Give the number of lines in the entries that contain "from". State only the count.

- _Data records_
▼▼▼

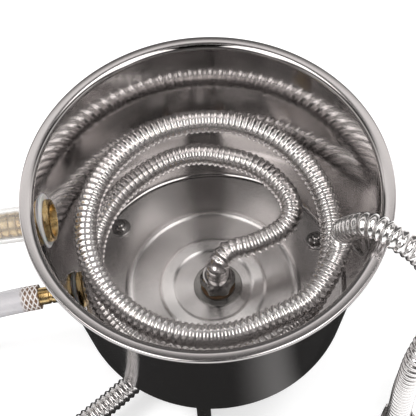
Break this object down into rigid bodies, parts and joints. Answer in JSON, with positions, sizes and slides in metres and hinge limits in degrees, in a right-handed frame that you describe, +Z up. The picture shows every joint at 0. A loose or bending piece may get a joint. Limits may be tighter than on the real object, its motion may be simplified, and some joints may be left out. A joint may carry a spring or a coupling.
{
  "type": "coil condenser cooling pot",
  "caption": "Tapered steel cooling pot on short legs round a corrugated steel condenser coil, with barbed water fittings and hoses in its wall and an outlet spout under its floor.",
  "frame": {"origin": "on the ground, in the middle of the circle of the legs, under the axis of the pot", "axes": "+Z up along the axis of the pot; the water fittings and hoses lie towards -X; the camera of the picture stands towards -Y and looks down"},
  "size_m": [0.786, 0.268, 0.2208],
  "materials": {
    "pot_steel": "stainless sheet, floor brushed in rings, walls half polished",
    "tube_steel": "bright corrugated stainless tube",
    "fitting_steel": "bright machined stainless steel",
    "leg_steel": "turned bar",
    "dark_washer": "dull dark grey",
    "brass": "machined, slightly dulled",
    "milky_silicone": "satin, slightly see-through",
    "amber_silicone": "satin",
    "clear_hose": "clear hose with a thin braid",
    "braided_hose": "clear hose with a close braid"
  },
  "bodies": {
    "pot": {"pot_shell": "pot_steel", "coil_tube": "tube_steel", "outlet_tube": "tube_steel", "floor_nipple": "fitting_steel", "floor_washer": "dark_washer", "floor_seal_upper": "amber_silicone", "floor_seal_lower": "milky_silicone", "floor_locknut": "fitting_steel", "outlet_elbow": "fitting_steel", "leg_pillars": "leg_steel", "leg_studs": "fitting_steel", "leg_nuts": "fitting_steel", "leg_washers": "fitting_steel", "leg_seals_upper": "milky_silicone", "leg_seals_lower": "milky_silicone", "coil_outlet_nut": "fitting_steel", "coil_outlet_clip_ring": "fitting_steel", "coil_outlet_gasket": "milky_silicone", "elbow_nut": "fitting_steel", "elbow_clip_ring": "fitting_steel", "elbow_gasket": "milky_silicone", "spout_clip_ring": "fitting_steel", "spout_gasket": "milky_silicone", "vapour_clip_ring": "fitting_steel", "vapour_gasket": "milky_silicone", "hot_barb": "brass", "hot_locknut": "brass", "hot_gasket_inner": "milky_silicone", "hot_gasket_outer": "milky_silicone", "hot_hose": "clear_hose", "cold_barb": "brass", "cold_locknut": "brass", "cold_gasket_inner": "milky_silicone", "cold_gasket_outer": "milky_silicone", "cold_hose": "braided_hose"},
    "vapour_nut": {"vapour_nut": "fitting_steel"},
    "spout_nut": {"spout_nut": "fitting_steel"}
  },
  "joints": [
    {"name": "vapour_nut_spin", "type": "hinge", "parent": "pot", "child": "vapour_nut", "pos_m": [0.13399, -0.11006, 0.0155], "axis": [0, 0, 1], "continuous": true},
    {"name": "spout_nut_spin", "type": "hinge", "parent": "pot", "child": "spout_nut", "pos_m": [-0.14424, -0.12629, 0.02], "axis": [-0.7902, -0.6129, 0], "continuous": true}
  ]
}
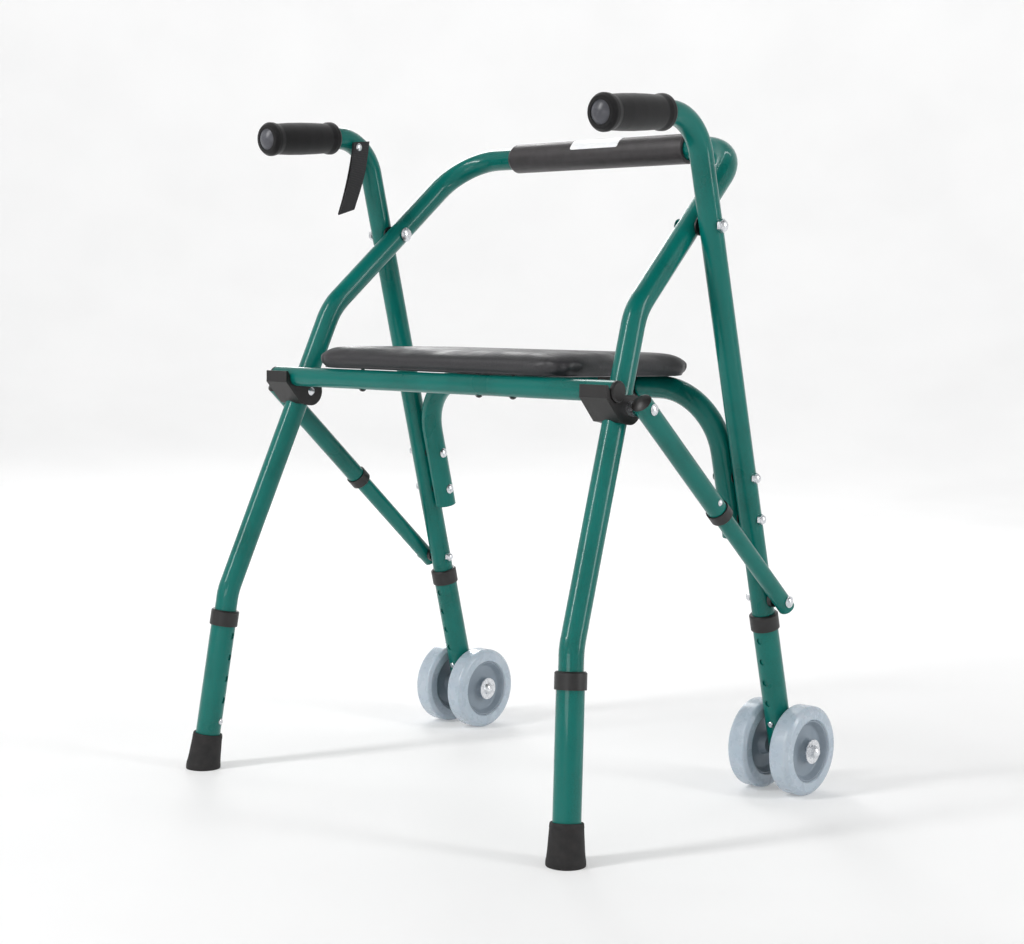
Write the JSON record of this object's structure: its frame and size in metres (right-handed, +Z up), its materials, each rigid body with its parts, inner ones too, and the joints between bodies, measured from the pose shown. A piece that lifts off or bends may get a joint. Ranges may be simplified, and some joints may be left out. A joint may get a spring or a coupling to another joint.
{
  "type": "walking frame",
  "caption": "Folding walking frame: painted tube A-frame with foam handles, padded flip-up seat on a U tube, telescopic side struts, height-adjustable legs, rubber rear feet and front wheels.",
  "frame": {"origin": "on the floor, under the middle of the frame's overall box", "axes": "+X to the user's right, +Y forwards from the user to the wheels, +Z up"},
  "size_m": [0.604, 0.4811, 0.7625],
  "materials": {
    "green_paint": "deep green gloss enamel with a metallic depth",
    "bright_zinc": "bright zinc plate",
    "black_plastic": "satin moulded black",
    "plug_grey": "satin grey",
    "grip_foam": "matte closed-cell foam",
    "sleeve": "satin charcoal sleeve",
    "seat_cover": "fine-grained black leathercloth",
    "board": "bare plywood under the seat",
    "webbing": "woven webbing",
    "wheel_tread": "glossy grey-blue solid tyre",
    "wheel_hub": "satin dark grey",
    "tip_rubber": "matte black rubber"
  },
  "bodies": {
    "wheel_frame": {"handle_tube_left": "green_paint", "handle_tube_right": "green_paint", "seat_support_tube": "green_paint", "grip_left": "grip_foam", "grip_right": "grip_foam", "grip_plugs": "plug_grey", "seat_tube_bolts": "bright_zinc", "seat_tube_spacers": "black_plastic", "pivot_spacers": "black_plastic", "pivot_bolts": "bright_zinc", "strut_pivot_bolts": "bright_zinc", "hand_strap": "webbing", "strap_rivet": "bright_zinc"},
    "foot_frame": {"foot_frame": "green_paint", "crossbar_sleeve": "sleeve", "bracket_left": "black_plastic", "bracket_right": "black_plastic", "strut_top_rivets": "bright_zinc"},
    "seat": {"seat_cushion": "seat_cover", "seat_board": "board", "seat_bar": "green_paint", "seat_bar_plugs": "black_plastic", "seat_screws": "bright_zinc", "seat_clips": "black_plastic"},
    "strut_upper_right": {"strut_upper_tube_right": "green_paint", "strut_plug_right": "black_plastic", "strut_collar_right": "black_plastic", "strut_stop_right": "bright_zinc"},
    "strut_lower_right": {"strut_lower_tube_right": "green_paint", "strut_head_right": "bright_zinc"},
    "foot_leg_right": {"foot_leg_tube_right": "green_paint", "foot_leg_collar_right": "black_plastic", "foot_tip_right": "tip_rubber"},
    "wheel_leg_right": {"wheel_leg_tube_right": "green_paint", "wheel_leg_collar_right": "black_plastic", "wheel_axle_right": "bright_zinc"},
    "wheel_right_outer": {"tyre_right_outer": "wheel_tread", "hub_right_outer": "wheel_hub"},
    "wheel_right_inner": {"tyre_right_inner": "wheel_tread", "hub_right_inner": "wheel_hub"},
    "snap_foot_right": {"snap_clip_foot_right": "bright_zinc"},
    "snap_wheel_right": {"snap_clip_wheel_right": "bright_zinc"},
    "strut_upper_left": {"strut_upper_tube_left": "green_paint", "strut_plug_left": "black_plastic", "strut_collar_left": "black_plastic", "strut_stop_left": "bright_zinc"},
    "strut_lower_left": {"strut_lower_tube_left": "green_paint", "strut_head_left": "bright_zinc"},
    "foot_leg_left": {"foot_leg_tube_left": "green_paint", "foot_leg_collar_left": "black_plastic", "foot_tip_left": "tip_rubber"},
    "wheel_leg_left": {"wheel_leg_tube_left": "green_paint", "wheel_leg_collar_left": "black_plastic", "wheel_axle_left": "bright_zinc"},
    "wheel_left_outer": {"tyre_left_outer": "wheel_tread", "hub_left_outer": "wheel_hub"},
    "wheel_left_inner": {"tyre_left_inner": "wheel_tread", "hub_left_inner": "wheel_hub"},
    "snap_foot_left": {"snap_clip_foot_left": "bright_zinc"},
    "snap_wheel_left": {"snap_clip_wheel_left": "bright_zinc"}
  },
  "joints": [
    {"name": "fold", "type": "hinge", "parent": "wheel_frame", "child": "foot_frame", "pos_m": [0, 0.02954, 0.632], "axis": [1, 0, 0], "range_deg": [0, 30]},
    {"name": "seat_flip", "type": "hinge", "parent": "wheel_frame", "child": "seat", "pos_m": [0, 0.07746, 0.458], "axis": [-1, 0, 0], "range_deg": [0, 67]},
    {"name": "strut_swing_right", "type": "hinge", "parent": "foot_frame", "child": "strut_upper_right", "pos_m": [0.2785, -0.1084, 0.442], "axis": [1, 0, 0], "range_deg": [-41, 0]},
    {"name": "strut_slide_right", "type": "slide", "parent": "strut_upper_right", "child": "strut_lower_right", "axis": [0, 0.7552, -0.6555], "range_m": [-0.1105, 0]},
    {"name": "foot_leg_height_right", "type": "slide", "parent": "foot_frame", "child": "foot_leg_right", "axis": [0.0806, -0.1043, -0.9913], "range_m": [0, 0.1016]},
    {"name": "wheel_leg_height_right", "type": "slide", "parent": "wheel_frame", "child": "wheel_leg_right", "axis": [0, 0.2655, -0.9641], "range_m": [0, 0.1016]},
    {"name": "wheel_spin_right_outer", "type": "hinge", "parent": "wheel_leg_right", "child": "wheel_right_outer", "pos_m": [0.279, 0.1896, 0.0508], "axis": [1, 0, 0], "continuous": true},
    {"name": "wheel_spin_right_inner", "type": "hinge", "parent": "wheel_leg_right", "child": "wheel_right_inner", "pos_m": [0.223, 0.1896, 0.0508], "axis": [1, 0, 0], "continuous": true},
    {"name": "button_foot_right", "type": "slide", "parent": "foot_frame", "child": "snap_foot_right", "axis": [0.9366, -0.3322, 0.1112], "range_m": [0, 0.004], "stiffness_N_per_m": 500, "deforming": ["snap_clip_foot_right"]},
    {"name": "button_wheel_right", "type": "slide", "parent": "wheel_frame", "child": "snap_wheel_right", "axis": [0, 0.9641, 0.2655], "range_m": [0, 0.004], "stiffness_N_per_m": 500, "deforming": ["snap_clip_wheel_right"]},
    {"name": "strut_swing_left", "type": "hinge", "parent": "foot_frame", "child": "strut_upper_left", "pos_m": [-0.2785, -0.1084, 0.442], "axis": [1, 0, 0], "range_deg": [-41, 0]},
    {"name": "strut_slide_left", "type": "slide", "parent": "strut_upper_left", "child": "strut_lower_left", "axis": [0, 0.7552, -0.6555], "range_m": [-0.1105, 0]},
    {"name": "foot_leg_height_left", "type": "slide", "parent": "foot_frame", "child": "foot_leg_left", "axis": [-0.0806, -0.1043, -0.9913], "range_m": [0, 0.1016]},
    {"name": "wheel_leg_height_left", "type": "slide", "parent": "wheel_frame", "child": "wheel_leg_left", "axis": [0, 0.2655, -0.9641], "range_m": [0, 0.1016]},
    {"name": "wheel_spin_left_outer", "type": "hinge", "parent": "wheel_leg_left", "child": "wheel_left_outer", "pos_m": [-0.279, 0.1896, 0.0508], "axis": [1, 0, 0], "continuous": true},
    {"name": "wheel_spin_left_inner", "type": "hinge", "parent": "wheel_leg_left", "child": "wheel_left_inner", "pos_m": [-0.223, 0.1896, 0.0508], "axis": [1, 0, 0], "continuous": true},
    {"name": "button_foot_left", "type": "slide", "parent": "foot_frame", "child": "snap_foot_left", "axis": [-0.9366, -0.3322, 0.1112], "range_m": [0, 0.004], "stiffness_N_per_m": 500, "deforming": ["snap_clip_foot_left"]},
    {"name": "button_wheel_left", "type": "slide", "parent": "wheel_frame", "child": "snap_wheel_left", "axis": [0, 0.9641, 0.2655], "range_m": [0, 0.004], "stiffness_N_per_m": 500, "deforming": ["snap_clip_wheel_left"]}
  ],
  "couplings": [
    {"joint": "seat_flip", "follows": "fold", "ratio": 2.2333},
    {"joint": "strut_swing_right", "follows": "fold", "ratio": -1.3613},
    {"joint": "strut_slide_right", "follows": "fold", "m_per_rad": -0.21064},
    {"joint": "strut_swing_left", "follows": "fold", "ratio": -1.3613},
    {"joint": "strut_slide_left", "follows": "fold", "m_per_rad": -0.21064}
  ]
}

▲▲▲

- _Exercise output_
2